For the past several years owners of Apple’s stock must be pleased with the company's leadership. The stock price hit a lul during the first half of 2013, but since then AAPL has returned to its pervious value. The real question is what will happen next.
The stock’s split of 7:1 earlier this year made it much more affordable to a wider audience of investors. While Google sits between $500-700 on most days, only investment firms and wealthy individuals can dabble in stocks with values so high. Tim Cook used his understanding of the stock market and the bias of investment firms to split the stock so more individual investors could afford to own AAPL.
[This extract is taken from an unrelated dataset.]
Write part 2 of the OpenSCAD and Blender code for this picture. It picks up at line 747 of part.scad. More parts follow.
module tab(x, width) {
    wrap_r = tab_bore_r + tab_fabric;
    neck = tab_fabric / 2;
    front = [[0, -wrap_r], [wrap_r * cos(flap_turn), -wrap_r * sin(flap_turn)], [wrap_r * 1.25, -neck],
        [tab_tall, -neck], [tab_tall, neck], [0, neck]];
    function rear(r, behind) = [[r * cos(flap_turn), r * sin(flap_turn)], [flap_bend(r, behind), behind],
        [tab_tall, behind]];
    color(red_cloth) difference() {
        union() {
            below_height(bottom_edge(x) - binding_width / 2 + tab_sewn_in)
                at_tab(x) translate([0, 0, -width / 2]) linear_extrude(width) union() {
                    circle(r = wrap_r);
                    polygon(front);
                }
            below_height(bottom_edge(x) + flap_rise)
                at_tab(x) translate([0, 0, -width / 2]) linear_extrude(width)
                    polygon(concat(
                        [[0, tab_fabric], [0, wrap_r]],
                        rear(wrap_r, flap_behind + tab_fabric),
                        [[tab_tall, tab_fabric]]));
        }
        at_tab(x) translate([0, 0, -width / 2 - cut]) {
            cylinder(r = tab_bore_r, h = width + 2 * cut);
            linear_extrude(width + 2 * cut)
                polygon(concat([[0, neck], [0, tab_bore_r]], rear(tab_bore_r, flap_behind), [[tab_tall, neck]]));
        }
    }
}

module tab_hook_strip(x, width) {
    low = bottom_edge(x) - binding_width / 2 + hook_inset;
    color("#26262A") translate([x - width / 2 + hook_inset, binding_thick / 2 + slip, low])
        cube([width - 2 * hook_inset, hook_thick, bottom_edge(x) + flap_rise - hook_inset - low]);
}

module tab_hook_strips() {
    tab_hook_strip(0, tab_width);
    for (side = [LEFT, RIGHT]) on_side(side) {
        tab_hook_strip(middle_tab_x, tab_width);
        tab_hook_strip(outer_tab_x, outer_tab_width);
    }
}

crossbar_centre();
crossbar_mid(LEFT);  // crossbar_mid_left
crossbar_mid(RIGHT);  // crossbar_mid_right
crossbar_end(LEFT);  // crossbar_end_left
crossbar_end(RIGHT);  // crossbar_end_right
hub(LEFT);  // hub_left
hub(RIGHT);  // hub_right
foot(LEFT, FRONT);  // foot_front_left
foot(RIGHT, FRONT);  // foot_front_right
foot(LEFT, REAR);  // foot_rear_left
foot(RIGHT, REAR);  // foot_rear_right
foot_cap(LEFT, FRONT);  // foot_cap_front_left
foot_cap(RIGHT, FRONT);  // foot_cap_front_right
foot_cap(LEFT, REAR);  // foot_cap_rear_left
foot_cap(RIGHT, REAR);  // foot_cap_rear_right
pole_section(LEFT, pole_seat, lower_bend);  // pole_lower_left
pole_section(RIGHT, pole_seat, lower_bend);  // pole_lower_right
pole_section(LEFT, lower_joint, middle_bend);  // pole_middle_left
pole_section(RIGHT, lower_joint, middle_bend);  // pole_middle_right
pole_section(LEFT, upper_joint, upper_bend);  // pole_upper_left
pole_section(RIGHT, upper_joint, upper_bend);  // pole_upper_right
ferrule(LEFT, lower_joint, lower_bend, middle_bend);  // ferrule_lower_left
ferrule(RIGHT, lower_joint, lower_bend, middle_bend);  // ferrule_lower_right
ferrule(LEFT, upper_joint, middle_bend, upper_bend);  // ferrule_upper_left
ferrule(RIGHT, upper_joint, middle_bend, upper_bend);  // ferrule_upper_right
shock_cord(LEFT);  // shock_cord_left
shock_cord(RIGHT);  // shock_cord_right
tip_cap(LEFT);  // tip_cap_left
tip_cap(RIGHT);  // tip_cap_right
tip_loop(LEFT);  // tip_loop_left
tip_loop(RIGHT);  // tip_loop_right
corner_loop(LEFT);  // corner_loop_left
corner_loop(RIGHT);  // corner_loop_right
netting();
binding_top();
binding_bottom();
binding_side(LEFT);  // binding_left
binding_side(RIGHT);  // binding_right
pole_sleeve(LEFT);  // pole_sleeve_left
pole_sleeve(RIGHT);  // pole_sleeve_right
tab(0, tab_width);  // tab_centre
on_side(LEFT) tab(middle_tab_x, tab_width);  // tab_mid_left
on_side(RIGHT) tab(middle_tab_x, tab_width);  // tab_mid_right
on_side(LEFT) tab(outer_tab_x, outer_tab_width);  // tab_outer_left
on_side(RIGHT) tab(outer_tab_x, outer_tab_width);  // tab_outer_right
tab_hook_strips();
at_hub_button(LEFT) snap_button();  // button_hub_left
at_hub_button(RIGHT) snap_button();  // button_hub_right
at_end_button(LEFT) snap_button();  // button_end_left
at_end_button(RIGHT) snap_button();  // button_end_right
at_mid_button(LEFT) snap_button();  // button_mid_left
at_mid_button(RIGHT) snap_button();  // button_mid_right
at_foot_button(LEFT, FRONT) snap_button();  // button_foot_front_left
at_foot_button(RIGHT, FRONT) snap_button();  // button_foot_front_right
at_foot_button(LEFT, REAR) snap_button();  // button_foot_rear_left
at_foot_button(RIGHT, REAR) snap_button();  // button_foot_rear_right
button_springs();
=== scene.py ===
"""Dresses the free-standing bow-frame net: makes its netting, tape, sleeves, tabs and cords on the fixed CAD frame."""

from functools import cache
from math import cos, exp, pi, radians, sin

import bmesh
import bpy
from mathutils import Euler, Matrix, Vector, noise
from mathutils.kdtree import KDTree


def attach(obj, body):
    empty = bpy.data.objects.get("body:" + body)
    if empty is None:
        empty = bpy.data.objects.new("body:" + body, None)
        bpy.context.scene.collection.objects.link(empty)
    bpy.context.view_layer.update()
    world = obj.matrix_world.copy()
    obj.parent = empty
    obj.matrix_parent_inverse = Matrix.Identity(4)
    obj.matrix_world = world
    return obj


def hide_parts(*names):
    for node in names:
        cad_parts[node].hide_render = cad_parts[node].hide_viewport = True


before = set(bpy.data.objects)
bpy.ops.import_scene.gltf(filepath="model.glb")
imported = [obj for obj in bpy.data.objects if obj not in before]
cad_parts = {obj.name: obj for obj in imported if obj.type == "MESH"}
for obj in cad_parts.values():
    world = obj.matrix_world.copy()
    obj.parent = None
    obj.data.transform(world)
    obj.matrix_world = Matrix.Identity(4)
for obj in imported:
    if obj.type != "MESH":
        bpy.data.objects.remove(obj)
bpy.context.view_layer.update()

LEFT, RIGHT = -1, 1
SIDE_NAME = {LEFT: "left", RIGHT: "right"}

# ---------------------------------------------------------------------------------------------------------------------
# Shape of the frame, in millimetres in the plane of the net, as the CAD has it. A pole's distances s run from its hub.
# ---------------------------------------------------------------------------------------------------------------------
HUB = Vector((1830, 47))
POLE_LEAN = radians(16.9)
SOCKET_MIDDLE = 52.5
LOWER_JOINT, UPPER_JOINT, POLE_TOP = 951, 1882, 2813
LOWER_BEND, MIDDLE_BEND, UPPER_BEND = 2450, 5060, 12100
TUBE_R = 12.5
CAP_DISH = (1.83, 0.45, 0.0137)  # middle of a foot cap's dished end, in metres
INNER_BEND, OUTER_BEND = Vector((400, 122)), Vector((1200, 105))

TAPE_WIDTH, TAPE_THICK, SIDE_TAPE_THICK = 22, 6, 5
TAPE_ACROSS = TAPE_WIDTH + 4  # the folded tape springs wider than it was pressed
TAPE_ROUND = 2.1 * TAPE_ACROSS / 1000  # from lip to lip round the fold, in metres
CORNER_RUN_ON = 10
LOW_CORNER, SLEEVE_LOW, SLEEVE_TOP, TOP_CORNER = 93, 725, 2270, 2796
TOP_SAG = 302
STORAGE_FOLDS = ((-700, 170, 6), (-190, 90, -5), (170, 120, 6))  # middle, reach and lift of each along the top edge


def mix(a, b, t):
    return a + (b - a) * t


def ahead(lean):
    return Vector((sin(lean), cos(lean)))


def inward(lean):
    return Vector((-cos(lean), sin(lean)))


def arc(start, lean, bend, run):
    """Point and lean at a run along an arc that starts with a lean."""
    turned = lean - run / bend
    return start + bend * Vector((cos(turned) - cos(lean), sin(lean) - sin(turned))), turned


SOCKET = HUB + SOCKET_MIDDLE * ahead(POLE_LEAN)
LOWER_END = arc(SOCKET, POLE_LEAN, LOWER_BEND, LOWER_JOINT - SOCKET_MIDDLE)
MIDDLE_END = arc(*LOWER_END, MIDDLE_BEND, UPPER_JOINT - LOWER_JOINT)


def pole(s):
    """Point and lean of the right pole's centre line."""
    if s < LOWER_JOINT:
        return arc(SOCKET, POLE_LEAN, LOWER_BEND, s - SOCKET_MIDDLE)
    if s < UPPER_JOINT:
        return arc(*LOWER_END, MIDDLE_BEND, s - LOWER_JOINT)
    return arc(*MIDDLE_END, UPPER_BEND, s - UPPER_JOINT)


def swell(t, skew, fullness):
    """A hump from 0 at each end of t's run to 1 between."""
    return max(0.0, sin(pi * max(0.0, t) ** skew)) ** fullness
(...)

The big question now is the age old question, “what will happen next?” With two or three special events this fall, along with the introduction of a new iPhone model, new iPads and a new category product (iWatch or Apple TV), the Apple’s stock should only move north. No other company has the potential to launch anything close to the line-up we expect from Apple this fall.
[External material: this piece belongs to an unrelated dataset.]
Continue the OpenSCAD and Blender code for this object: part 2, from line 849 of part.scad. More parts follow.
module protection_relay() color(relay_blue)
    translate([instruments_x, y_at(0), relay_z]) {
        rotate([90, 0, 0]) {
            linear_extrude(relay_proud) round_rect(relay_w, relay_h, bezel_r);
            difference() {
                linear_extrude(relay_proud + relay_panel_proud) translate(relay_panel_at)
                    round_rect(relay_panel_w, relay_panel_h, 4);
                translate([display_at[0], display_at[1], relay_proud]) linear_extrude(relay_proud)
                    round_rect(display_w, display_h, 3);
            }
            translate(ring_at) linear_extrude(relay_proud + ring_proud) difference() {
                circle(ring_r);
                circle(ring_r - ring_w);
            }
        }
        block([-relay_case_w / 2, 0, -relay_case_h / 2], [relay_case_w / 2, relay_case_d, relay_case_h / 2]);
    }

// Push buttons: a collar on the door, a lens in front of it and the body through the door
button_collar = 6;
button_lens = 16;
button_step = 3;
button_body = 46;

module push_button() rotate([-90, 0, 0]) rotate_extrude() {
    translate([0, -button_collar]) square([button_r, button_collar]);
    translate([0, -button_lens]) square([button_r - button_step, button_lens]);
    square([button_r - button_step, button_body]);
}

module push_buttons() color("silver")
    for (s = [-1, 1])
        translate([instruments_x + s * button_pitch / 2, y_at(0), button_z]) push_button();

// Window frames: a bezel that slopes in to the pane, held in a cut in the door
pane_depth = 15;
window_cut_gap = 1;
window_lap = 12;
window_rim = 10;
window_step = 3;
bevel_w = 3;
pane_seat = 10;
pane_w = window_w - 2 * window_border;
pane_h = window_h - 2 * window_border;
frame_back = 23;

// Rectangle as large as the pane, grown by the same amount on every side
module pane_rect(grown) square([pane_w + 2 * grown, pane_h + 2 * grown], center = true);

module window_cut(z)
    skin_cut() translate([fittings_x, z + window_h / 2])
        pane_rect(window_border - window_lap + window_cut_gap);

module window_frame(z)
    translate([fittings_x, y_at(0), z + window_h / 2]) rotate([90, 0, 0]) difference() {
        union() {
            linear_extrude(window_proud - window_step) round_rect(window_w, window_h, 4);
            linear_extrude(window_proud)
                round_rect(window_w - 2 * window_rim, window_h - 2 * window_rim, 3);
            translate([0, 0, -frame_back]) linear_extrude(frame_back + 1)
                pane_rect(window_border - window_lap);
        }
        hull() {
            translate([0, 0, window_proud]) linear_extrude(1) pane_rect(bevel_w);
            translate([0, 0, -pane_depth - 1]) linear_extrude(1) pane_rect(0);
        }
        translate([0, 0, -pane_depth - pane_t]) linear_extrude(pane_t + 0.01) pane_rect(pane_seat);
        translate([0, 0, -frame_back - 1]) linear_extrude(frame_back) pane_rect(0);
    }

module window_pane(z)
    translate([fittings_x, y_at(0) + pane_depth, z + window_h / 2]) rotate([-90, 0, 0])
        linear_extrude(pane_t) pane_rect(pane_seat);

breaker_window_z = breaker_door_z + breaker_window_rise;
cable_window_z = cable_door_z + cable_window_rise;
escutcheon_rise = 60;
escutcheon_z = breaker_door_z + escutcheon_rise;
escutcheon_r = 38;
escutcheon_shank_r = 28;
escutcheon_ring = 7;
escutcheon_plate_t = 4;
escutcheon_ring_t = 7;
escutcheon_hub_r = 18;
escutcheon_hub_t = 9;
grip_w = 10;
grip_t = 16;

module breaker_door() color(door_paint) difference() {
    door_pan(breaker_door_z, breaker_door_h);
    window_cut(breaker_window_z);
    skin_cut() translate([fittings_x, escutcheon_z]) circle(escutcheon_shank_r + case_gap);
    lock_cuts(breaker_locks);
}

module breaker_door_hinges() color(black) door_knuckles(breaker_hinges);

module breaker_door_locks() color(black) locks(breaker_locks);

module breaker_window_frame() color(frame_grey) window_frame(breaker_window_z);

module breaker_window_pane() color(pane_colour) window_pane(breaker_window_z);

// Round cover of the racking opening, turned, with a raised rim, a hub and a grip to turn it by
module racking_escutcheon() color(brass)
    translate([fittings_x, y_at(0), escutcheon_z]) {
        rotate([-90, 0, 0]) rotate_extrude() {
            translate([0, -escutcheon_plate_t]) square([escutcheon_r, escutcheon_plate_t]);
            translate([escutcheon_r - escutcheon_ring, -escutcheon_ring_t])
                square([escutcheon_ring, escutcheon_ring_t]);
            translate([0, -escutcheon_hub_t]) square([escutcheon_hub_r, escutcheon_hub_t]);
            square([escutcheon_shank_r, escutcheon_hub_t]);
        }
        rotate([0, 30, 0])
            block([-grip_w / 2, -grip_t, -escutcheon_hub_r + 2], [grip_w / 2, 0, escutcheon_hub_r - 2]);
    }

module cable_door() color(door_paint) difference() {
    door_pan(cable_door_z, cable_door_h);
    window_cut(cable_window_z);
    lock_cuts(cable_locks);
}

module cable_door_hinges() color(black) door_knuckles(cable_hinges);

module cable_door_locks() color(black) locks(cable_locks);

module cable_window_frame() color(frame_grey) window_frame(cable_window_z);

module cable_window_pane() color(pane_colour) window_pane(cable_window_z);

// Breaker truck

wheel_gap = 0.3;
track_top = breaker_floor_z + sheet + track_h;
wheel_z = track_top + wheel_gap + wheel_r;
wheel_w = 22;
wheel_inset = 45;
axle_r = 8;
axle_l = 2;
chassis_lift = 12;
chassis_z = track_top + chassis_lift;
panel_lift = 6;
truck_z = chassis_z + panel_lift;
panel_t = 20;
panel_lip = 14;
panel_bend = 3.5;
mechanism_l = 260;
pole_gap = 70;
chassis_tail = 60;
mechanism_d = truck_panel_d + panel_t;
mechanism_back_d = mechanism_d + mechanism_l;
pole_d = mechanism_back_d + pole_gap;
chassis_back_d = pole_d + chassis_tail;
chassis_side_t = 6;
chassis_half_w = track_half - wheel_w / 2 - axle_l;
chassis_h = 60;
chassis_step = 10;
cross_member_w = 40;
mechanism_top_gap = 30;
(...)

While stocks are a risky investment, those who have been invested in the market since the crash of 2008, have done very well for themselves. The biggest risk to Apple’s stock price at this point, is not the company's product road map, management or competition, but rather the stock market itself. The stock market sits at all time highs and continues to climb, but as most of us know, what goes up, must come down (eventually).
For the long-term investor, Apple’s stock is a bargain, as there is no indication that Apple or its competitors are going to cause the price any grief. But for the short-term investor it may be a bit more tricky.
All we know is that AAPL sure looks like a bargain in August before the flurry of new products are ready to be introduced.
E. Werner Reschke does not own any stock in Apple, and is not licensed a financial consultant.